Ben Youssef Madrasa: A Madrasa is the Islamic version of a Sunday school – a place for muslims to learn about Islamic scripture, and religious beliefs. The Ben Youssef Madrasa one once the largest Quranic school in the north Africa, whose architectural splendor still remains.  While it is no longer an active school, the beauty of the now restored building is open to visitors.

The Bahia Palace: Paying homage to Arab architectural styles, this palace was once home to one of the sultan’s grand viziers.  With elaborate details and finishings, especially in the harem, this palace is worth a visit to experience some of the grandeur of the time.

Jardin Majorelle: Created over 40 years by artist Jacque Majorelle, scattered with plants from around the world, this garden is a landmark of the city. After Majorelle’s death, the garden lay in disrepair until Yves Saint Laurent and his partner Pierre Bergé bought it with the intention of restoring it to Majorelle’s original vision. This part garden, part villa, part boutique, part museum is a wonderful oasis in the midst of the city. This one is definitely not to be missed.

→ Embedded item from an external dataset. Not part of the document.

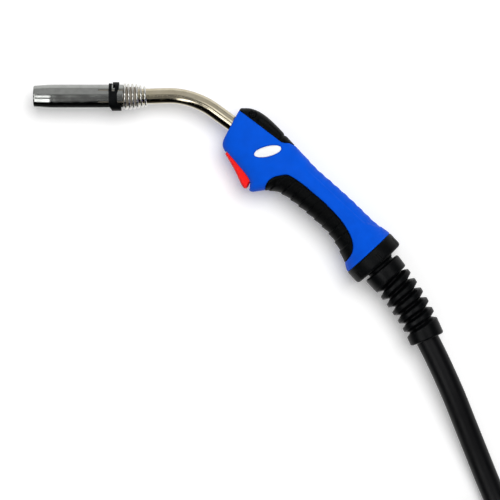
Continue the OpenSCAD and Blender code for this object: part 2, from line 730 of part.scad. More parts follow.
module switch_plunger() {
    color([0.85, 0.3, 0.2]) handle() translate([plunger_u, switch_low - plunger_out, 0]) rotate([-90, 0, 0])
        cylinder(h = plunger_out + 2, d = plunger_d);
}

// A compression spring between the trigger's floor and the switch.
press_wire = 0.6;
press_low = trigger_floor + 0.1;
press_high = switch_low - 0.1;
press_path = [
    for (k = [0:40])
        let (a = 45 * k, y = mix(press_low + press_wire / 2, press_high - press_wire / 2, k / 40))
        [spring_u + 2 * cos(a), y, 2 * sin(a)]
];
echo(trigger_spring_gap = least_gap(press_path, press_wire, 5));

module trigger_spring() {
    color("silver") handle() skin(tube_rings(press_path, press_wire / 2, 6, up = [0, 1, 0]));
}

// Two insulated wires from the switch to the cable.
module switch_leads() {
    end = [cable_from[0] + 5, cable_from[1] - cable_d / 2 - 0.4];
    color([0.1, 0.1, 0.1]) handle() for (z = [-lead_z, lead_z])
        skin(tube_rings([
            [lead_from[0], lead_from[1], z], [lead_from[0] + 3, lead_from[1], z],
            [lead_from[0] + 9, lead_from[1] + 2, z],
            [mix(lead_from[0], end[0], 0.7), mix(lead_from[1], end[1], 0.75), z], [end[0], end[1] - 0.9, z]
        ], 0.8, 8));
}

// ---- current joint and cable inside the handle ---------------------------------------

block_d = 17;

module neck_block() {
    length = 26;
    color([0.78, 0.62, 0.3]) into_handle_at(neck_in + fit) difference() {
        union() {
            along() cylinder(h = length, d = block_d);
            translate([4, 0, 0]) along() cylinder(h = 9, d = block_d + 2.4, $fn = 6);
        }
        translate([-1, 0, 0]) along() cylinder(h = core_in - neck_in + 1.2, d = core_d + 2 * fit);
        translate([-1, 0, 0]) along() cylinder(h = lots, d = liner_d + 2 * fit);
    }
}

module into_handle_at(x) handle() into_handle() translate([x, 0, 0]) children();

module cable_ferrule() {
    start = neck_in + 26 + 2 * fit;
    color([0.7, 0.5, 0.3]) into_handle_at(start) difference() {
        along() cylinder(h = core_in + 30 - start - fit, d = block_d - 1);
        translate([2, 0, 0]) along() rotate_extrude() translate([block_d / 2, 0]) circle(r = 1, $fn = 24);
    }
}

module handle_cable() {
    color([0.06, 0.06, 0.06]) handle() cable_way(cable_d);
}

// ---- cable nut, swivel and bend guard --------------------------------------------------

module cable_nut() {
    round_r = 3;
    color([0.05, 0.05, 0.055]) handle() difference() {
        along() rotate_extrude($fn = 96) union() {
            translate([0, fit]) square([nut_d / 2 - 0.6, 1]);
            translate([0, 0.6]) square([nut_d / 2, nut_len - round_r - 0.6]);
            square([nut_d / 2 - round_r, nut_len]);
            translate([nut_d / 2 - round_r, nut_len - round_r]) circle(r = round_r);
        }
        translate([-1, 0, 0]) along() cylinder(h = spigot_len + 1 + fit, r = spigot_r + fit, $fn = 64);
        translate([ball_u, 0, 0]) sphere(r = socket_r, $fn = 64);
        for (k = [0:5], s = [-1, 1]) rotate([60 * k + 9 * s, 0, 0])
            translate([nut_len - 9.5, -0.9, nut_d / 2 - 1]) cube([lots, 1.8, 4]);
    }
}

guard_bore = cable_d + 0.7;

module swivel_ball() {
    spigot = 12.4;
    color([0.08, 0.08, 0.085]) swivel() difference() {
        union() {
            sphere(d = ball_d, $fn = 64);
            along() cylinder(h = guard_x - fit, r = spigot + 0.8);
            along() cylinder(h = guard_x + collar_len - 1, r = spigot);
        }
        translate([-ball_d, -lots / 2, -lots / 2]) cube([ball_d - 12, lots, lots]);
        translate([-lots / 2, 0, 0]) along() cylinder(h = lots, d = guard_bore);
        translate([-12.5, 0, 0]) along() cylinder(h = 10, r1 = 13.5, r2 = guard_bore / 2);
    }
}

module guard_cable() {
    straight = guard_x + collar_len;
    color([0.06, 0.06, 0.06]) swivel() union() {
        translate([-5, 0, 0]) along() cylinder(h = straight + 5 + lap, d = cable_d);
        translate([straight, -guard_r, 0]) rotate([0, 0, 90 - guard_bend])
            rotate_extrude(angle = guard_bend, $fn = 96) translate([guard_r, 0]) circle(d = cable_d * thin);
    }
}

// The rubber guard: a bent core between two collars, with one raised rib wound round it as a helix.
guard_core_r = guard_bore / 2 + 1.7;

function guard_ring(s, r, n) =
    let (c = guard_point(s), a = guard_angle(s))
    [for (k = [0:n - 1]) c + r * [-sin(a) * cos(360 * k / n), cos(a) * cos(360 * k / n), sin(360 * k / n)]];
function guard_top(s) = mix(guard_d / 2 - 0.3, guard_end_d / 2 + 0.4, s / guard_len);

// Four lines wound side by side, as shares of the pitch: two along a coil's top, two along its foot.
coil_lines = [[-0.2, true], [0.2, true], [0.46, false], [0.54, false]];
coil_sides = 24;
coil_from = collar_len - 6;
coil_steps = floor((guard_len - 4 - coil_from) / guard_pitch * coil_sides);
function coil_line(line, k) =
    let (
        s = coil_from + (line[0] + k / coil_sides) * guard_pitch,
        r = line[1] ? guard_top(s) : guard_core_r,
        a = guard_angle(s),
        turn = 360 * k / coil_sides
    )
    guard_point(s) + r * [-sin(a) * cos(turn), cos(a) * cos(turn), sin(turn)];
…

Maison de la Photographie de Marrakech: The Maison de la Photographie de Marrakech houses a collection of vintage photographs and documents, dating back to 1870.  Wander through the three floors of the museum to see Morocco through the eyes of those who have lived there, or passed through from generations ago. When you’re done, be sure to have a cup of mint tea on the terrace.

Merzouga Desert Camp is on the fringe of the city, but a great taste of the Sahara desert.  Choose to camp, or glamp, and take in a camel ride through the dunes. An unforgettable experience is watching the moon rise above the dunes at night.